James Branch Cabell was the Southern spokesman of ironic idealism; he wrote pseudo-mythical, quasi-medieval novels and his forte was wit, his style enormous. Like his cronies and fellow-correspondents, included here in both letters to and from Cabell, he delighted in shocking the ""booboisie"" and for a time his Jurgen was certainly the shockingest thing around. This then covers a particular set and era (1915-1922) and parades a new America kicking over the traces, youth just beginning to flame; it is in fact period piece curiosa, a nostalgic entertainment for old guard literati, a revealing documentary for graduate students, and slim pickings for anyone else.
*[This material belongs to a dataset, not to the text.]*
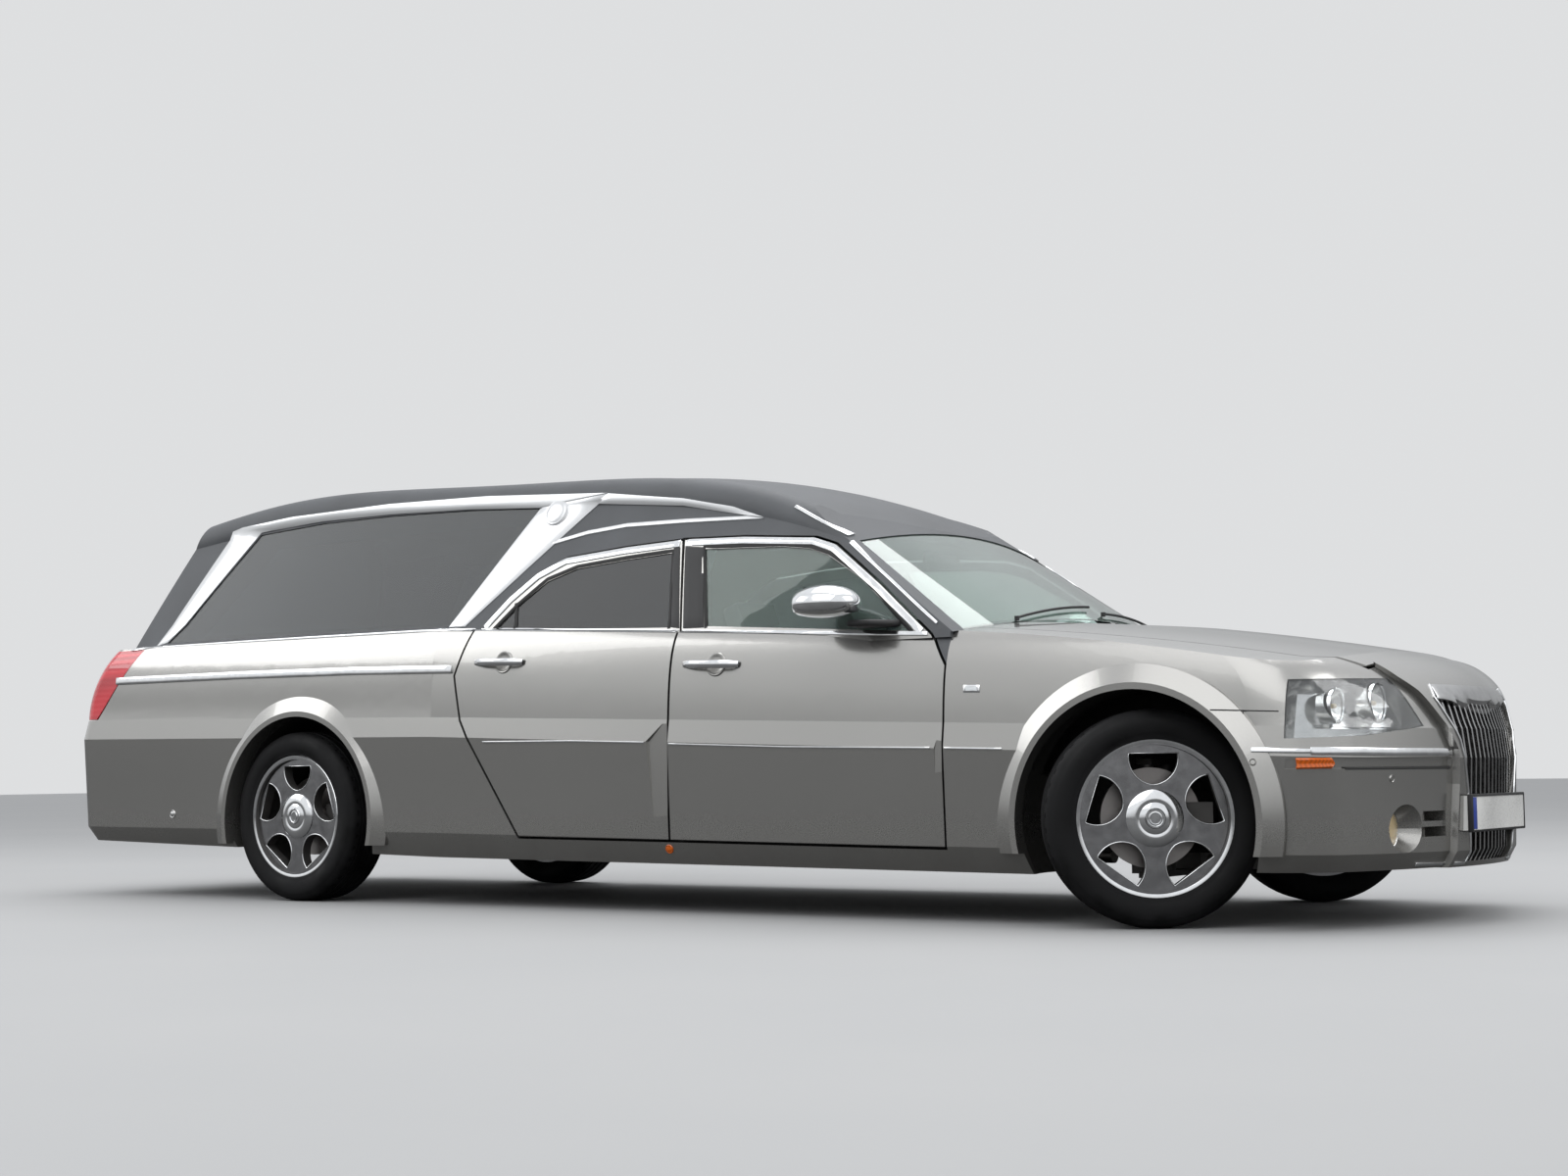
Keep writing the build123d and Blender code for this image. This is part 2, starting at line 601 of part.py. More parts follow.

Names abound (Starrett, Machen, Rascoe, Mencken, Dreiser, Walpole, Hergesheimer, Lewis, even Scott Fitzgerald- emerging like an undergraduate on the make. Above all there's the courtly prose and pose of Cabell,- promising to read this discovery, that import, giving advice, accepting criticism; deliciously in touch with the far and near, forwarding a cause, downing an adversary. The richest sections center on the censorship entanglements of Jurgen and their historical significance has grown due to the bluenose actions against Lawrence and Miller... This then resurrects optimism and ornate charm, stylistic integrity and lordly tomfoolery; for some (but not many) such an ""innocent"" past will fascinate no end.